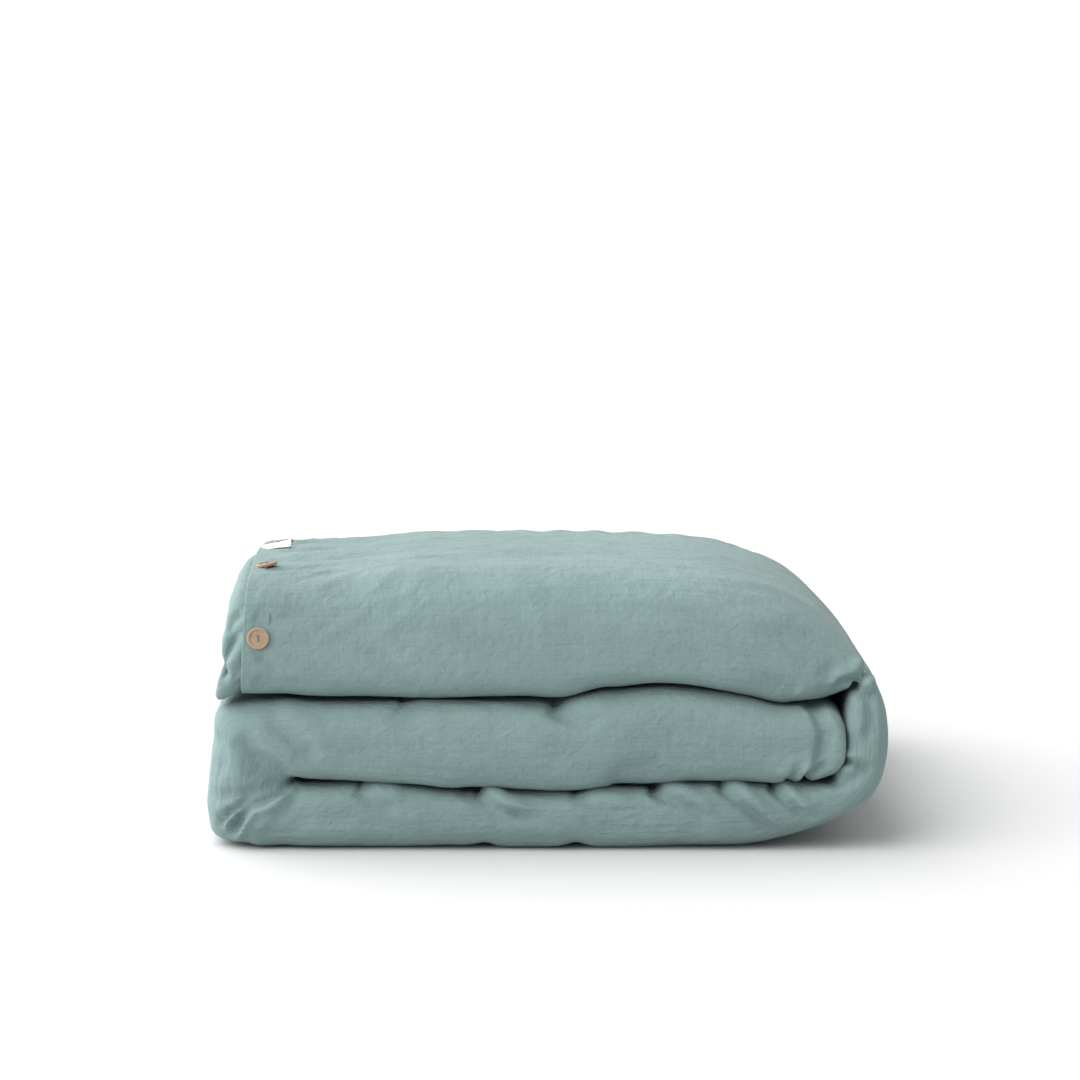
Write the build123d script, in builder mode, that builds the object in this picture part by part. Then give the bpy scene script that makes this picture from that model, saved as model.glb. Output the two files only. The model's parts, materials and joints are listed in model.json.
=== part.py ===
"""A duvet in a buttoned linen cover, halved lengthwise and folded in thirds like a letter.

Frame: +X to the right along the folded rolls, +Y from the rounded front folds to the seamed back
edges, +Z up. The origin is under the middle of the folded pile, on the surface it lies on.
The lowest two thirds are one strip turned back at the left. The strip then comes up round the
right end and over the top, and its buttoned opening ends at the left of the top third.
"""

import os
from math import pi, sqrt

from build123d import *

# The folded pile, in millimetres
folded_width = 684.0
folded_depth = 620.0
lower_height = 75.0  # each of the two pressed lower thirds
top_height = 127.0  # the loose top third
wrap_thickness = 43.0  # the strip that comes up round the right end
crease_gap = 1.0  # between one third and the next
turn_clearance = 0.5  # round the two lines that the pile opens about
wrap_lip = 10.0  # thickness left where the wrap's ends run out beside those lines
middle_clearance = 4.0  # from the closed end of the middle third to the wrap

# Cloth and insert
cloth = 1.0
hem_cloth = 1.2  # turned hem, two layers pressed together
slit = 1.0  # between the two halves of the lengthwise fold
ease = 0.3  # between the cover and whatever lies against it
ticking_cloth = 0.5
insert_short = 8.0  # the insert stops short of the cover's side seams
seam_depth = 6.0
seam_cloth = 2.4

# Opening end of the top third
front_fullness = 1.0  # the front fold of the top third would be this much taller if let
waist_height = 45.0  # where the top third's front fold stands furthest forward
crown_y = -110.0  # the top is highest here and falls to the back
crown_radius = 2270.0
opening_inset = 13.0  # the opening end stops short of the left fold below it
opening_lean = 24.0  # how far the top of the opening end leans inward
opening_lift = 10.0  # the end stands off the third below, which leaves room for the buttons
opening_drop = 20.0  # and is this much lower than the crown on top
opening_round = 16.0
lift_length = 129.0
drop_length = 149.0
shoulder_length = 172.0  # long slope down to the right end
shoulder_round = 24.0
reverse_reach = 28.0  # how far the reverse panel shows past the buttonhole hem
buttonhole_hem = 50.0
button_hem = 60.0

# Buttons, seven along the opening
button_count = 7
button_pitch = 200.0
front_button_height = 63.0  # above the base of the top third
first_button_back = 128.0  # from the front fold to the next button on top and underneath
button_inset = 16.0  # from the hem's edge to the buttons' centres
button_diameter = 22.0
button_thickness = 3.2
button_rim = 2.6
button_dish = 0.8
button_holes = 5.0
button_hole_diameter = 2.0
thread_diameter = 1.6
thread_bridge = 0.8
shank_diameter = 2.0
shank_gap = 0.4  # between a button and the hem under it
buttonhole_length = 26.0
buttonhole_width = 3.0

# Label and ties
label_length = 32.0
label_width = 20.0
label_cloth = 0.6
label_past_button = 150.0  # from the second button back to the label
tie_tape = 3.0
tie_length = 26.0
tie_cloth = 0.8
knot_diameter = 5.0
loop_diameter = 5.0
loop_cord = 1.2
tie_from_end = 40.0

# Worked out from the sizes above
half_width = folded_width / 2
opening_x = -half_width + opening_inset
front_y = -folded_depth / 2 + shank_gap + button_thickness  # the front button stands proud
label_y = front_y + first_button_back + label_past_button
back_y = folded_depth / 2 - seam_depth
insert_back_y = back_y - cloth - insert_short
beyond = 10.0  # how far a cutting shape runs past what it cuts
front_plane = Plane.XZ.offset(folded_depth)  # front views are drawn well before the pile
through = -2 * folded_depth
lower_radius = lower_height / 2
top_radius = top_height / 2
wrap_radius = wrap_thickness / 2
middle_base = lower_height + crease_gap
middle_top = middle_base + lower_height
top_base = middle_top + crease_gap
top_crown = top_base + top_height
fold_x = -half_width + lower_height + crease_gap / 2
fold_z = lower_height + crease_gap / 2
wrap_hinge = (half_width - lower_radius, lower_radius)
top_hinge = (half_width - top_radius, top_base + top_radius)
wrap_inner_x = half_width - wrap_thickness
closed_end_x = wrap_inner_x - middle_clearance
middle_end_x = closed_end_x - seam_depth / 4
hem_x = opening_x + reverse_reach
band_x = hem_x + buttonhole_hem
button_band_x = hem_x + button_hem
button_x = hem_x + button_inset
lift_x = opening_x + lift_length
drop_x = opening_x + drop_length
underlap_inset = hem_cloth + ease
top_insert_inset = underlap_inset + hem_cloth + ease
insert_inset = cloth + ease
reverse_half = slit / 2 + cloth
insert_slit_half = reverse_half + ease
filling_slit_half = insert_slit_half + ticking_cloth


def finish(part, name):
    """Labels a finished piece and writes it."""
    part.label = name
    export_step(part, f"parts/{name}.step")


def roll_section(low, high, inset, back):
    """End view of a roll: a half-round front fold running straight to the back."""
    middle_y = front_y + (high - low) / 2
    radius = (high - low) / 2 - inset
    with Locations(((middle_y + back) / 2, (low + high) / 2)):
        Rectangle(back - middle_y, 2 * radius)
    with Locations((middle_y, (low + high) / 2)):
        Circle(radius)


def limb(low, high, end_x, inset, back):
    """A roll from the left fold to a round right end, drawn in by an inset all round."""
    radius = (high - low) / 2 - inset
    centre_x = end_x - (high - low) / 2
    with BuildPart() as roll:
        with BuildSketch(Plane.YZ.offset(fold_x)):
            roll_section(low, high, inset, back)
        extrude(amount=centre_x + radius - fold_x)
        with BuildSketch(front_plane):
            with Locations(((fold_x + centre_x) / 2, (low + high) / 2)):
                Rectangle(centre_x - fold_x, 2 * radius)
            with Locations((centre_x, (low + high) / 2)):
                Circle(radius)
        extrude(amount=through, mode=Mode.INTERSECT)
    return roll.part


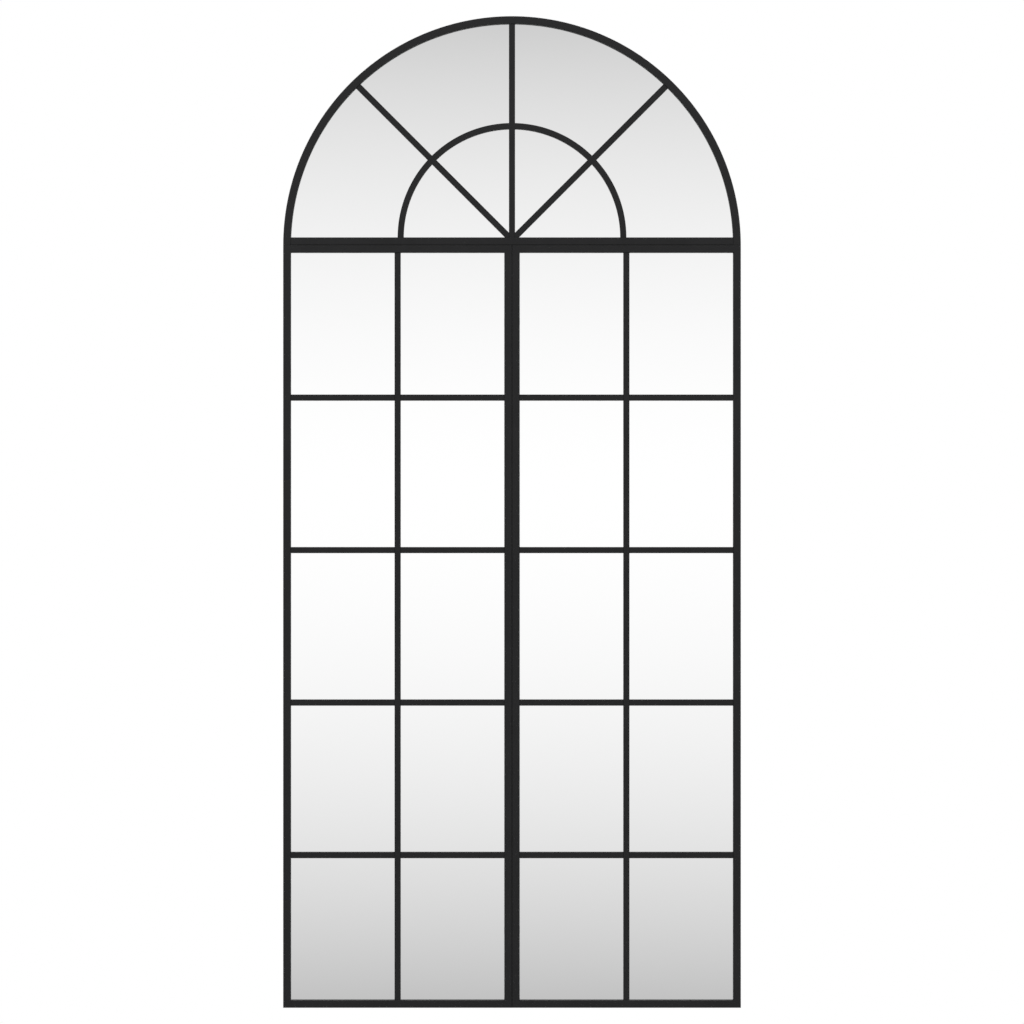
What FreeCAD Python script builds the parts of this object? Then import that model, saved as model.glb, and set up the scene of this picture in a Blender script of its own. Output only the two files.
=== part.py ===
import FreeCAD, Part
import math
import os

# Arched window mirror: a steel-framed, wall-hung mirror that looks like a tall arched window.
# Three sections are framed and glazed apart: two tall panels side by side, and a half-round
# fanlight on top. Bolts through their touching tubes join them into one mirror.
#
# Millimetres. +X is to the right as one looks at the mirror, +Y to the wall, +Z up.
# The origin is midway between the entry holes of the two keyhole plates, on the tubes' rear plane.

# ---- driving dimensions ---------------------------------------------------------------------

panel_width = 450.0  # outside width of one tall panel, and outside radius of the fanlight
panel_height = 1500.0  # outside height of a tall panel
panel_rows = 5  # panes in the height of a panel

tube_face = 15.0  # rectangular steel tube, as seen from the front
tube_wall = 1.2
tube_corner = 1.0  # flat across the tube's outside corners

muntin_face = 12.0  # flat bar of the grille, as seen from the front
muntin_depth = 6.0
muntin_setback = 2.0  # from the tube's front face back to the grille's
muntin_edge = 0.6  # broken front edges of the flat bar

ring_radius = 219.0  # centre line of the half ring in the fanlight
spoke_angle = 45.0  # slanted spokes, up from the horizontal
hub_drop = 5.0  # the spokes' centre lines meet this far below the sill's top face

glass = 4.0  # silvered float glass
tape = 1.0  # double-sided foam tape between glass and board
tape_width = 20.0
tape_inset = 45.0  # from the glass's edge to a strip's centre line
tape_end_gap = 30.0  # from the glass's edge to a strip's end
fan_tape_strips = 3
board = 3.0  # hardboard backing
pane_gap = 0.5  # glass to the tube, all round
board_gap = 0.2  # board to the tube: it fits more tightly, so that no light shows past the glass

bolt_radius = 2.5  # M5
bolt_length = 38.0
hex_flats = 8.0  # across the flats of the bolt's head and of its nut
bolt_head = 3.5
nut_height = 4.0
bolt_hole_play = 0.25  # round the bolt in the tube walls
thread_play = 0.05  # round a bolt in its nut
recess_play = 0.5  # before and behind a hexagon in the recess at the back

clip_sheet = 1.2  # bent sheet-steel clip that holds glass and board in
clip_width = 14.0
clip_foot = 12.0  # length of the foot on the board
clip_overlap = 12.5  # length of the foot on the tube
clip_gap = 0.5  # from the tube's side to the clip's web
clip_bend = 0.8  # flat across the outside of the clip's bends

clip_slot = 2.0  # half the width of the slot for a clip's self-drilling screw
screw_head = 2.2  # height of that screw's head

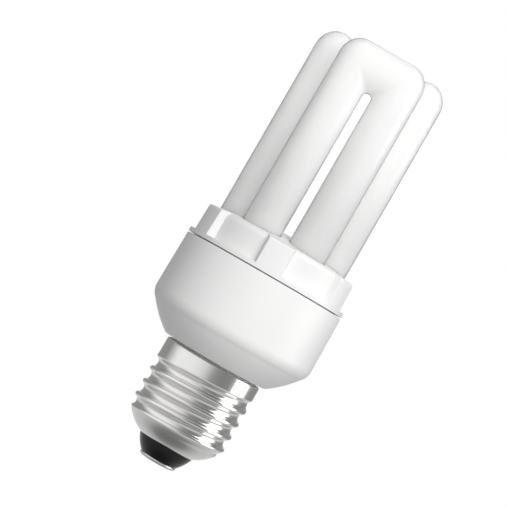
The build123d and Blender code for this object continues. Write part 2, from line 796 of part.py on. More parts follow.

==========

» **EXERCISE DIRECTIONS**
From the line containing "What FreeCAD Python" down to the line containing "board_gap = 0.2" in the material above, reproduce every line exactly, including the two end lines.

» **ANSWER TO THIS PROBLEM**
What FreeCAD Python script builds the parts of this object? Then import that model, saved as model.glb, and set up the scene of this picture in a Blender script of its own. Output only the two files.
=== part.py ===
import FreeCAD, Part
import math
import os

# Arched window mirror: a steel-framed, wall-hung mirror that looks like a tall arched window.
# Three sections are framed and glazed apart: two tall panels side by side, and a half-round
# fanlight on top. Bolts through their touching tubes join them into one mirror.
#
# Millimetres. +X is to the right as one looks at the mirror, +Y to the wall, +Z up.
# The origin is midway between the entry holes of the two keyhole plates, on the tubes' rear plane.

# ---- driving dimensions ---------------------------------------------------------------------

panel_width = 450.0  # outside width of one tall panel, and outside radius of the fanlight
panel_height = 1500.0  # outside height of a tall panel
panel_rows = 5  # panes in the height of a panel

tube_face = 15.0  # rectangular steel tube, as seen from the front
tube_wall = 1.2
tube_corner = 1.0  # flat across the tube's outside corners

muntin_face = 12.0  # flat bar of the grille, as seen from the front
muntin_depth = 6.0
muntin_setback = 2.0  # from the tube's front face back to the grille's
muntin_edge = 0.6  # broken front edges of the flat bar

ring_radius = 219.0  # centre line of the half ring in the fanlight
spoke_angle = 45.0  # slanted spokes, up from the horizontal
hub_drop = 5.0  # the spokes' centre lines meet this far below the sill's top face

glass = 4.0  # silvered float glass
tape = 1.0  # double-sided foam tape between glass and board
tape_width = 20.0
tape_inset = 45.0  # from the glass's edge to a strip's centre line
tape_end_gap = 30.0  # from the glass's edge to a strip's end
fan_tape_strips = 3
board = 3.0  # hardboard backing
pane_gap = 0.5  # glass to the tube, all round
board_gap = 0.2  # board to the tube: it fits more tightly, so that no light shows past the glass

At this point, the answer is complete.